◆ What the task asks
Print each line of the listing once more, precisely as given.

◆ Data lines
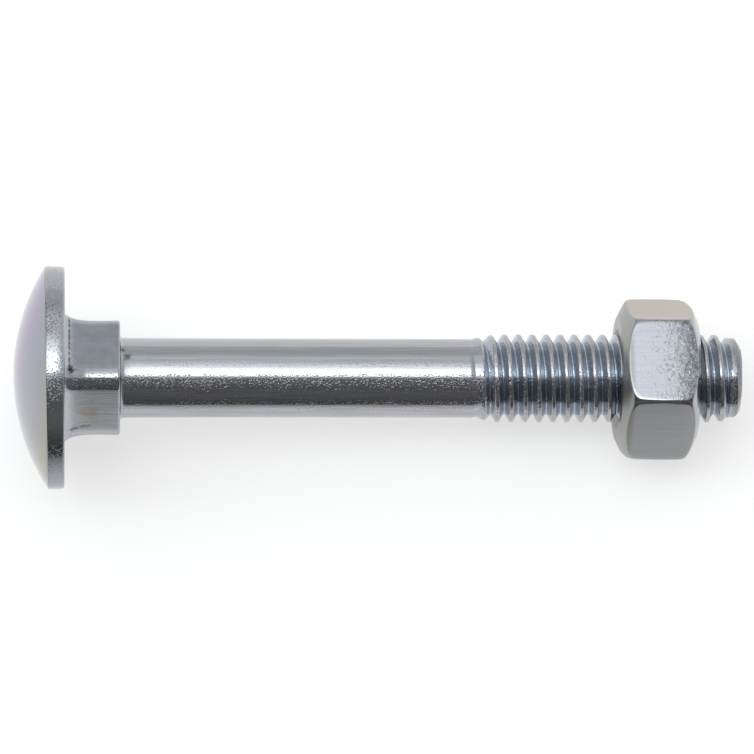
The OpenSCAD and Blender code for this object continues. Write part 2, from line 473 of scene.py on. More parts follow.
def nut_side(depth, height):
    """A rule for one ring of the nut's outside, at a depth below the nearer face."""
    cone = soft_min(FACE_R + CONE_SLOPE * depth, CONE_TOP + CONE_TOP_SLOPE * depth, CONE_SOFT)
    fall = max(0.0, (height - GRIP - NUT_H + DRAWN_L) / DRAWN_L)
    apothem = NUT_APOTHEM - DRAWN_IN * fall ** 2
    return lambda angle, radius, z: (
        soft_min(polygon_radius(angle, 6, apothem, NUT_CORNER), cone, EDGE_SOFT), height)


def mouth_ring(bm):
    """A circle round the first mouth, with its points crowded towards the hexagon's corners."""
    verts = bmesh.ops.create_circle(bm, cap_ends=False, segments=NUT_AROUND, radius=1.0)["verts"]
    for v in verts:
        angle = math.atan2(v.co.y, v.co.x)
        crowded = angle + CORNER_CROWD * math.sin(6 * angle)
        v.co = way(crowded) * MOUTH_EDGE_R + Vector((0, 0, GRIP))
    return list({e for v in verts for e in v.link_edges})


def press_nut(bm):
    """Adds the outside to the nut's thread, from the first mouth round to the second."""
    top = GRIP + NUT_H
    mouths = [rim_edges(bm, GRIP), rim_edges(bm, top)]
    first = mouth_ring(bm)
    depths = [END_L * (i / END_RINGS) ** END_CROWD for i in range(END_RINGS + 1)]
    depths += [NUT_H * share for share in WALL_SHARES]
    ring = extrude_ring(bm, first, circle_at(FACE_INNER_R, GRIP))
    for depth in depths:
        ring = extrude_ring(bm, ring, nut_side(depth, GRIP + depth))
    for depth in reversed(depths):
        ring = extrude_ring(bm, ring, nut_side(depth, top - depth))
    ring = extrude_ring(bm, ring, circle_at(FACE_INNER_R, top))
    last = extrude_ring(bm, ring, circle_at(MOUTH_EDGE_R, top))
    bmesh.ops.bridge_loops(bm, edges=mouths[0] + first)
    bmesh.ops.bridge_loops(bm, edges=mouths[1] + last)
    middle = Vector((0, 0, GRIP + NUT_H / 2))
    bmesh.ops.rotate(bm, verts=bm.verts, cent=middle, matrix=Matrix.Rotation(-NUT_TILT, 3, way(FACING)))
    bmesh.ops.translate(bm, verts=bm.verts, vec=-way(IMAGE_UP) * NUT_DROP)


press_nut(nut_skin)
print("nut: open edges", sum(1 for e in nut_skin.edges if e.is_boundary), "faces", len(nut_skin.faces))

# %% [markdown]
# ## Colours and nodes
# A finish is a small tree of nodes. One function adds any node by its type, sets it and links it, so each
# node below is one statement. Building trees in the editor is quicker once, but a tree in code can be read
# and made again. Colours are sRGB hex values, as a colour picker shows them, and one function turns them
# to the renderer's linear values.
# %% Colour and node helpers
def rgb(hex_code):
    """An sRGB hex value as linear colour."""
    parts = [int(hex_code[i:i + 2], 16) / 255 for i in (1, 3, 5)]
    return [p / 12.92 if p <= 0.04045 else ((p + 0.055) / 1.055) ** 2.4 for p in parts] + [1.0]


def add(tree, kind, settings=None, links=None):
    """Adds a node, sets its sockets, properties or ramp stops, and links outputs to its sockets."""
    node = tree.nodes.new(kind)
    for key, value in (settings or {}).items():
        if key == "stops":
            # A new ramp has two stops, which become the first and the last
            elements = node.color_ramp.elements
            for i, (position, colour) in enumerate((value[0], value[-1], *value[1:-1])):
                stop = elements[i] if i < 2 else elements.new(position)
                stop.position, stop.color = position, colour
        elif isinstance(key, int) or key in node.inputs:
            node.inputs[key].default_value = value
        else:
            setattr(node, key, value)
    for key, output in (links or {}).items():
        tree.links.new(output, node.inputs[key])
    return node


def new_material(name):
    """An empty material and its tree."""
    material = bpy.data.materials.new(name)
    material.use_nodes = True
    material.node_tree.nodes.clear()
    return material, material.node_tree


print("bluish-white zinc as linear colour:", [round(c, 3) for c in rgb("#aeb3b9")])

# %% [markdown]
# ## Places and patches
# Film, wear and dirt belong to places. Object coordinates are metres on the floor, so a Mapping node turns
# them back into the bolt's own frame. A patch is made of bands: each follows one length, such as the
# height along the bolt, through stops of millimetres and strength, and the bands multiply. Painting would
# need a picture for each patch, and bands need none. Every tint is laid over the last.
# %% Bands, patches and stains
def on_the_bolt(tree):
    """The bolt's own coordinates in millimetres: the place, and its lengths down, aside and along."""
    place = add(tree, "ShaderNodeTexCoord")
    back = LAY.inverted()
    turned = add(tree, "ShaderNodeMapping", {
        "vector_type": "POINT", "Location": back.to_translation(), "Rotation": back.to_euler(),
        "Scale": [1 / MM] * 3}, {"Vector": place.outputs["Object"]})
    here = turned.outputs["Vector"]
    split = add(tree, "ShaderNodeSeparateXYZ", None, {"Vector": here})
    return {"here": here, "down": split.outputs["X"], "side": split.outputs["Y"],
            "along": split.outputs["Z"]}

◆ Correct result
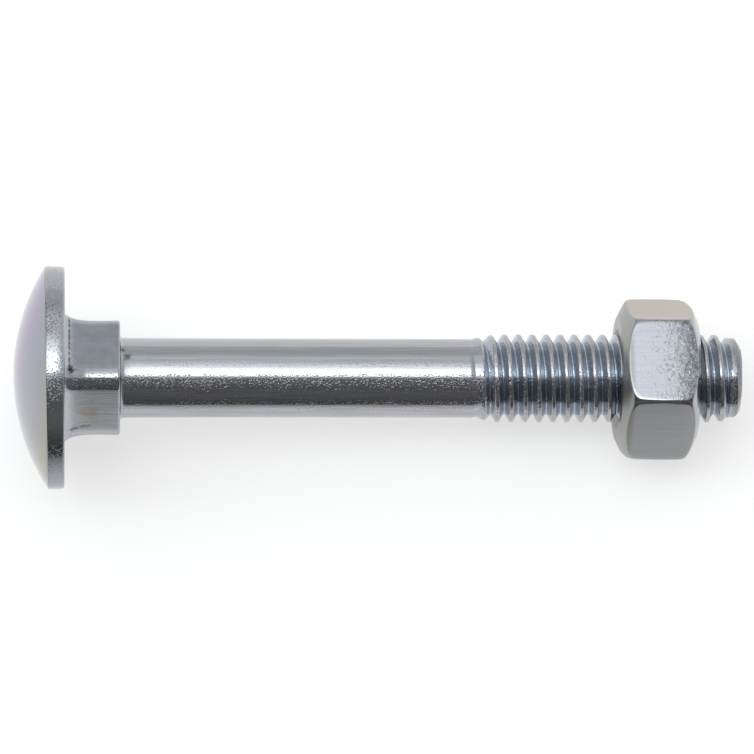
The OpenSCAD and Blender code for this object continues. Write part 2, from line 473 of scene.py on. More parts follow.
def nut_side(depth, height):
    """A rule for one ring of the nut's outside, at a depth below the nearer face."""
    cone = soft_min(FACE_R + CONE_SLOPE * depth, CONE_TOP + CONE_TOP_SLOPE * depth, CONE_SOFT)
    fall = max(0.0, (height - GRIP - NUT_H + DRAWN_L) / DRAWN_L)
    apothem = NUT_APOTHEM - DRAWN_IN * fall ** 2
    return lambda angle, radius, z: (
        soft_min(polygon_radius(angle, 6, apothem, NUT_CORNER), cone, EDGE_SOFT), height)


def mouth_ring(bm):
    """A circle round the first mouth, with its points crowded towards the hexagon's corners."""
    verts = bmesh.ops.create_circle(bm, cap_ends=False, segments=NUT_AROUND, radius=1.0)["verts"]
    for v in verts:
        angle = math.atan2(v.co.y, v.co.x)
        crowded = angle + CORNER_CROWD * math.sin(6 * angle)
        v.co = way(crowded) * MOUTH_EDGE_R + Vector((0, 0, GRIP))
    return list({e for v in verts for e in v.link_edges})


def press_nut(bm):
    """Adds the outside to the nut's thread, from the first mouth round to the second."""
    top = GRIP + NUT_H
    mouths = [rim_edges(bm, GRIP), rim_edges(bm, top)]
    first = mouth_ring(bm)
    depths = [END_L * (i / END_RINGS) ** END_CROWD for i in range(END_RINGS + 1)]
    depths += [NUT_H * share for share in WALL_SHARES]
    ring = extrude_ring(bm, first, circle_at(FACE_INNER_R, GRIP))
    for depth in depths:
        ring = extrude_ring(bm, ring, nut_side(depth, GRIP + depth))
    for depth in reversed(depths):
        ring = extrude_ring(bm, ring, nut_side(depth, top - depth))
    ring = extrude_ring(bm, ring, circle_at(FACE_INNER_R, top))
    last = extrude_ring(bm, ring, circle_at(MOUTH_EDGE_R, top))
    bmesh.ops.bridge_loops(bm, edges=mouths[0] + first)
    bmesh.ops.bridge_loops(bm, edges=mouths[1] + last)
    middle = Vector((0, 0, GRIP + NUT_H / 2))
    bmesh.ops.rotate(bm, verts=bm.verts, cent=middle, matrix=Matrix.Rotation(-NUT_TILT, 3, way(FACING)))
    bmesh.ops.translate(bm, verts=bm.verts, vec=-way(IMAGE_UP) * NUT_DROP)


press_nut(nut_skin)
print("nut: open edges", sum(1 for e in nut_skin.edges if e.is_boundary), "faces", len(nut_skin.faces))

# %% [markdown]
# ## Colours and nodes
# A finish is a small tree of nodes. One function adds any node by its type, sets it and links it, so each
# node below is one statement. Building trees in the editor is quicker once, but a tree in code can be read
# and made again. Colours are sRGB hex values, as a colour picker shows them, and one function turns them
# to the renderer's linear values.
# %% Colour and node helpers
def rgb(hex_code):
    """An sRGB hex value as linear colour."""
    parts = [int(hex_code[i:i + 2], 16) / 255 for i in (1, 3, 5)]
    return [p / 12.92 if p <= 0.04045 else ((p + 0.055) / 1.055) ** 2.4 for p in parts] + [1.0]


def add(tree, kind, settings=None, links=None):
    """Adds a node, sets its sockets, properties or ramp stops, and links outputs to its sockets."""
    node = tree.nodes.new(kind)
    for key, value in (settings or {}).items():
        if key == "stops":
            # A new ramp has two stops, which become the first and the last
            elements = node.color_ramp.elements
            for i, (position, colour) in enumerate((value[0], value[-1], *value[1:-1])):
                stop = elements[i] if i < 2 else elements.new(position)
                stop.position, stop.color = position, colour
        elif isinstance(key, int) or key in node.inputs:
            node.inputs[key].default_value = value
        else:
            setattr(node, key, value)
    for key, output in (links or {}).items():
        tree.links.new(output, node.inputs[key])
    return node


def new_material(name):
    """An empty material and its tree."""
    material = bpy.data.materials.new(name)
    material.use_nodes = True
    material.node_tree.nodes.clear()
    return material, material.node_tree


print("bluish-white zinc as linear colour:", [round(c, 3) for c in rgb("#aeb3b9")])

# %% [markdown]
# ## Places and patches
# Film, wear and dirt belong to places. Object coordinates are metres on the floor, so a Mapping node turns
# them back into the bolt's own frame. A patch is made of bands: each follows one length, such as the
# height along the bolt, through stops of millimetres and strength, and the bands multiply. Painting would
# need a picture for each patch, and bands need none. Every tint is laid over the last.
# %% Bands, patches and stains
def on_the_bolt(tree):
    """The bolt's own coordinates in millimetres: the place, and its lengths down, aside and along."""
    place = add(tree, "ShaderNodeTexCoord")
    back = LAY.inverted()
    turned = add(tree, "ShaderNodeMapping", {
        "vector_type": "POINT", "Location": back.to_translation(), "Rotation": back.to_euler(),
        "Scale": [1 / MM] * 3}, {"Vector": place.outputs["Object"]})
    here = turned.outputs["Vector"]
    split = add(tree, "ShaderNodeSeparateXYZ", None, {"Vector": here})
    return {"here": here, "down": split.outputs["X"], "side": split.outputs["Y"],
            "along": split.outputs["Z"]}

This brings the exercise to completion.